# Well that's a first (and hopefully last)



## ivc_mixer (17/1/22)

So, I am sitting here at my desk, having finished lunch just now also at my desk (don't have time to take off, but everything was taken to the kitchen after I finished) and I am busy typing a response to a client when I pick up my vape and take a nice puff when all of a sudden into my mouth pops a fly which had crawled its way into my atomiser's chimney.

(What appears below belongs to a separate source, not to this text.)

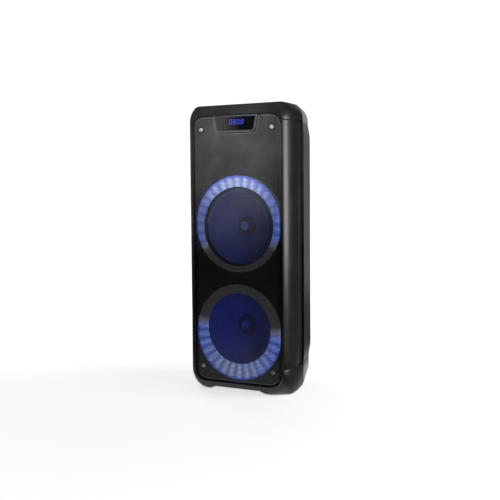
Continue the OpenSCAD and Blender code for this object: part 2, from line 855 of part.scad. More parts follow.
module usb_socket() {
    color(steel) difference() {
        block(usb_x - 6.6, usb_x + 6.6, 228, 242.8, jack_z - 3.2, jack_z + 3.2);
        block(usb_x - 6, usb_x + 6, 230, 250, jack_z - 2.4, jack_z + 2.4);
    }
    color([0.9, 0.9, 0.9]) block(usb_x - 5.5, usb_x + 5.5, 230.01, 241.5, jack_z + 0.3, jack_z + 2.1);
}

// A two pin appliance inlet
module mains_inlet() {
    color([0.05, 0.05, 0.05]) difference() {
        union() {
            block(inlet_x - 14, inlet_x + 14, 222, 243.2, inlet_z - 10, inlet_z + 10);
            facing_back(inlet_z, back_y + skin + 0.1, inlet_x) rounded_plate(33, 25, 2, 3);
        }
        translate([inlet_x, 0, inlet_z]) upright(228, 30) rounded(21, 13, 6);
    }
    color(steel) for (x = [-4.3, 4.3]) rod_y(inlet_x + x, inlet_z, 1.2, 228.01, 239);
}

switch_pivot_y = back_y - 1;

// The power switch's rocker and its two stub pins
module power_switch() {
    color([0.06, 0.06, 0.06]) translate([switch_x, switch_pivot_y, switch_z]) rotate([0, 90, 0]) {
        translate([0, 0, -6.6]) linear_extrude(13.2)
            polygon([[-9.6, 3.4], [0, 2.2], [9.6, 5.6], [8.2, -3], [0, -5], [-8.2, -3]]);
        translate([0, 0, -8.2]) cylinder(h = 16.4, r = 1.5, $fn = 48);
    }
}

module bass_port() {
    color([0.04, 0.04, 0.04]) facing_back(port_z, back_y - 110) {
        tube(110, port_r + 2, port_r - 0.5);
        translate([0, 0, 110.05]) rotate_extrude() polygon([
            [port_r - 0.5, -0.1], [port_r + 2, -0.1], [port_r + 2, 0], [port_r + 9, 0],
            [port_r + 9, 1], [port_r + 6, 2.2], [port_r + 2, 2.2], [port_r - 0.5, -0.1]
        ]);
    }
}

// A moulded pocket for the fingers, with a bar across its top edge to lift by
module handle_cup() {
    pocket_w = handle_w - 15;
    pocket_h = handle_h - 15;
    color(plastic) difference() {
        union() {
            facing_back(handle_z, back_y + 0.05) rounded_plate(handle_w, handle_h, skin, 16);
            facing_back(handle_z, back_y - 34) rounded_plate(pocket_w, pocket_h, 34.1, 12);
        }
        facing_back(handle_z, back_y - 31) rounded_plate(pocket_w - 6, pocket_h - 6, 60, 9);
        at_handle_screws() translate([0, 0, -10]) cylinder(h = 20, r = 2, $fn = 24);
    }
}

module housing_screws() {
    color([0.15, 0.15, 0.16]) {
        at_cap_screws() translate([0, 0, -0.15]) pan_screw(3.4, 1.6, 1.5, 6);
        at_handle_screws() translate([0, 0, 0.08]) pan_screw(3.4, 1.6, 1.5, 9);
        at_io_screws() translate([0, 0, 0.08]) pan_screw(3.2, 1.6, 1.5, 9);
    }
}

// ---------------------------------------------------------------- electronics

amp_z = 480;
board_back_y = 213.65;                       // back of the two boards on the rear wall
wall_gap = body_d - wall - board_back_y - 0.05; // length of their pillars

module amplifier_board() {
    color(board_green) block(-62, 62, 212, 213.6, amp_z - 45, amp_z + 45);
    color([0.1, 0.1, 0.1]) {
        for (x = [-44, -22, 22, 44]) facing_front(amp_z + 26, 211.95, x) cylinder(h = 24, r = 8, $fn = 48);
        for (x = [-36, 0, 36]) block(x - 8, x + 8, 207, 211.95, amp_z - 32, amp_z - 20);
    }
    color(steel) for (x = [-1, 1], z = [-1, 1]) facing_back(amp_z + z * 40, board_back_y, x * 56)
        tube(wall_gap, 4, 1.6);
}

module heat_sink() {
    color([0.55, 0.56, 0.58]) {
        block(-50, 50, 203.8, 206.9, amp_z - 36, amp_z - 16);
        for (i = [0:11]) block(-49.5 + i * 8.9, -48.4 + i * 8.9, 184, 203.9, amp_z - 36, amp_z - 16);
    }
}

supply_z = 376;

module power_supply() {
    color([0.6, 0.5, 0.25]) block(-48, 48, 212, 213.6, supply_z - 38, supply_z + 38);
    color([0.1, 0.1, 0.12]) block(-24, 10, 182, 211.95, supply_z - 16, supply_z + 18);
    color([0.1, 0.1, 0.1]) facing_front(supply_z + 22, 211.95, 30) cylinder(h = 30, r = 11, $fn = 48);
    color(steel) for (x = [-1, 1], z = [-1, 1]) facing_back(supply_z + z * 33, board_back_y, x * 42)
        tube(wall_gap, 4, 1.6);
}

battery_z = foot_h + wall + 1.5;

module battery_pack() {
    color([0.1, 0.2, 0.35]) block(-75, 75, 124, 190, battery_z, battery_z + 48);
    color(steel) for (x = [-82, 78.2]) {
        block(x, x + 3.8, 145, 169, battery_z, battery_z + 48.2);
    }
    color(steel) block(-82, 82, 145, 169, battery_z + 48.25, battery_z + 50);
}

// A round cable through the given points, slightly thicker where it bends
module cable(points, r) {
    for (i = [0:len(points) - 2]) {
        a = points[i];
        d = points[i + 1] - a;
        translate(a) {
            if (i > 0) sphere(r + 0.15, $fn = 32);
            rotate([0, acos(d[2] / norm(d)), atan2(d[1], d[0])]) cylinder(h = norm(d), r = r, $fn = 24);
        }
    }
}

// From the amplifier board to each woofer's frame
module speaker_cables() {
    color([0.4, 0.05, 0.05]) {
        cable([[-58, 209.5, 470], [-58, 150, 470], [-84, 48, 462]], 2);
        cable([[-58, 209.5, 445], [-58, 150, 445], [-92, 120, 330], [-84, 48, 210]], 2);
    }
}

// ---------------------------------------------------------------- nodes

place() front_housing();
place() rear_housing();
place() top_cap();
place() base_cap();
place() rubber_feet();
place() front_grille();
place() grille_screws();
place() display_bezel();
place() display_window();
place() display_module();
place() display_digits();
place() light_ring_upper();
place() light_ring_lower();
place() led_board_upper();
place() led_board_lower();
place() at_upper() woofer_frame();  // woofer_frame_upper
place() at_lower() woofer_frame();  // woofer_frame_lower
place() at_upper() woofer_gasket();  // woofer_gasket_upper
place() at_lower() woofer_gasket();  // woofer_gasket_lower
place() at_upper() woofer_plate();  // woofer_plate_upper
place() at_lower() woofer_plate();  // woofer_plate_lower
place() at_upper() woofer_magnet();  // woofer_magnet_upper
place() at_lower() woofer_magnet();  // woofer_magnet_lower
place() at_upper() woofer_yoke();  // woofer_yoke_upper
place() at_lower() woofer_yoke();  // woofer_yoke_lower
place() at_upper() woofer_cone();  // woofer_cone_upper
place() at_lower() woofer_cone();  // woofer_cone_lower
place() at_upper() dust_cap();  // dust_cap_upper
place() at_lower() dust_cap();  // dust_cap_lower
place() at_upper() voice_coil();  // voice_coil_upper
place() at_lower() voice_coil();  // voice_coil_lower
place() at_upper() surround();  // surround_upper
place() at_lower() surround();  // surround_lower
place() at_upper() spider();  // spider_upper
place() at_lower() spider();  // spider_lower
place() woofer_screws();
place() control_panel();
place() control_board();
place() volume_knob();
place() mic_knob();
place() echo_knob();
place() button_mode();
place() button_previous();
place() button_play();
place() button_next();
place() button_light();
place() button_record();
place() rear_panel();
place() audio_sockets();
place() usb_socket();
place() mains_inlet();
place() power_switch();
place() amplifier_board();
place() heat_sink();
place() power_supply();
place() battery_pack();
place() bass_port();
place() speaker_cables();
place() handle_cup();
place() housing_screws();
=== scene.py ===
import math

import bmesh
import bpy
import numpy as np
from mathutils import Matrix, Vector


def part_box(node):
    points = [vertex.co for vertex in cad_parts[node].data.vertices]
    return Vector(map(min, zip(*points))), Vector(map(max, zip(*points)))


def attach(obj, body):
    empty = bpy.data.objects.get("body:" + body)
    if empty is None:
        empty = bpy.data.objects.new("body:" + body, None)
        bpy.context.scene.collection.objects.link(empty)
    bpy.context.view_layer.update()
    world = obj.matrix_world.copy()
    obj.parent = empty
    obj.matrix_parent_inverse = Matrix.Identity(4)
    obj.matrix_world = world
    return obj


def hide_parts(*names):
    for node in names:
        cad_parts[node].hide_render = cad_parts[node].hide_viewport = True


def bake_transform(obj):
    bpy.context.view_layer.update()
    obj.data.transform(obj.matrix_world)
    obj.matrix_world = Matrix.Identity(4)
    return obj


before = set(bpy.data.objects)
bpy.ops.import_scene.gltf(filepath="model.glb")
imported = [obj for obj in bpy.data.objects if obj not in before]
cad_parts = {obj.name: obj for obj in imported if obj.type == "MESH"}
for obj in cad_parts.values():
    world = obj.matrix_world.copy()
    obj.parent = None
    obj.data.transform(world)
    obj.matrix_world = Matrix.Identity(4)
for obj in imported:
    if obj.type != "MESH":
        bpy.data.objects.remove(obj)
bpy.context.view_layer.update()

# ---------------------------------------------------------------- frame
# Shapes are drawn in cabinet millimetres: x across, y the depth behind the
# front face, z up from the floor. to_frame() turns them into the row's metres.

cap_low, cap_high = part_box("top_cap")
base_low, base_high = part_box("base_cap")
FRONT_Y = cap_low.y
WIDTH = (cap_high.x - cap_low.x) * 1000
HEIGHT = cap_high.z * 1000
CAP_SEAM = cap_low.z * 1000
SEAM_GAP = 0.12                       # left open between the caps and the shells
SAME_HEIGHT = 0.02                    # edges this close to a seam belong to it
BASE_SEAM = base_high.z * 1000
FOOT_H = base_low.z * 1000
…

It is not something which I want to have a repeat of, that's for sure... I am also now bloody paranoid about it and checking my mod every time I want to puff. With that, I have now fetched one of my vape caps which is nestling on top. I can see however how I will be in thought and try to vape with that on next, but the prospect is better than the memory of what happened...

Reactions: Like 1 | Funny 21 | Can relate 1


----------



## Rivera (17/1/22)

Good grief! Last thing we need is a damn fly in our vape 

At least sanitiser is readily available these days

Reactions: Like 1 | Funny 3


----------



## Munro31 (17/1/22)

ivc_mixer said:


> So, I am sitting here at my desk, having finished lunch just now also at my desk (don't have time to take off, but everything was taken to the kitchen after I finished) and I am busy typing a response to a client when I pick up my vape and take a nice puff when all of a sudden into my mouth pops a fly which had crawled its way into my atomiser's chimney.
> 
> 
> 
> ...


That's a small Captain, will kak out easy, no stress.

Reactions: Funny 7


----------



## Stranger (17/1/22)

That's not funny

it's bloody hilarious

I know it happened once to me too and has also happened more than once with a glass of red wine. Damn awful when the thing squirms around inside your mouth, it's all ticklish and yucky and if it is the red wine it is all gooey too. You can't bite them either, that is worse when you get fly guts stuck on your teeth. Worse still when you know how they eat, yuck they vomit on something and then suck it up, aw man they could have done that to your vape juice and now you are sucking on fly vomit .... gross man.

Reactions: Funny 12


----------



## Stranger (17/1/22)

This might help

Reactions: Funny 10


----------



## Stranger (17/1/22)

Maybe it was a rep from

Reactions: Like 1 | Winner 1 | Funny 20


----------



## ivc_mixer (17/1/22)

Rivera said:


> Good grief! Last thing we need is a damn fly in our vape
> 
> At least sanitiser is readily available these days


More like boiling hot water, mini bottle brush and scrubbing the insides. B@st@rd, now I am down to my last coil as well, and I just changed it 2 days ago.

Reactions: Funny 2


----------



## ivc_mixer (17/1/22)

Stranger said:


> This might help


I need to get rid of flies, not evil spirits. On the other hand...

Reactions: Funny 5


----------



## Rivera (17/1/22)

ivc_mixer said:


> More like boiling hot water, mini bottle brush and scrubbing the insides. B@st@rd, now I am down to my last coil as well, and I just changed it 2 days ago.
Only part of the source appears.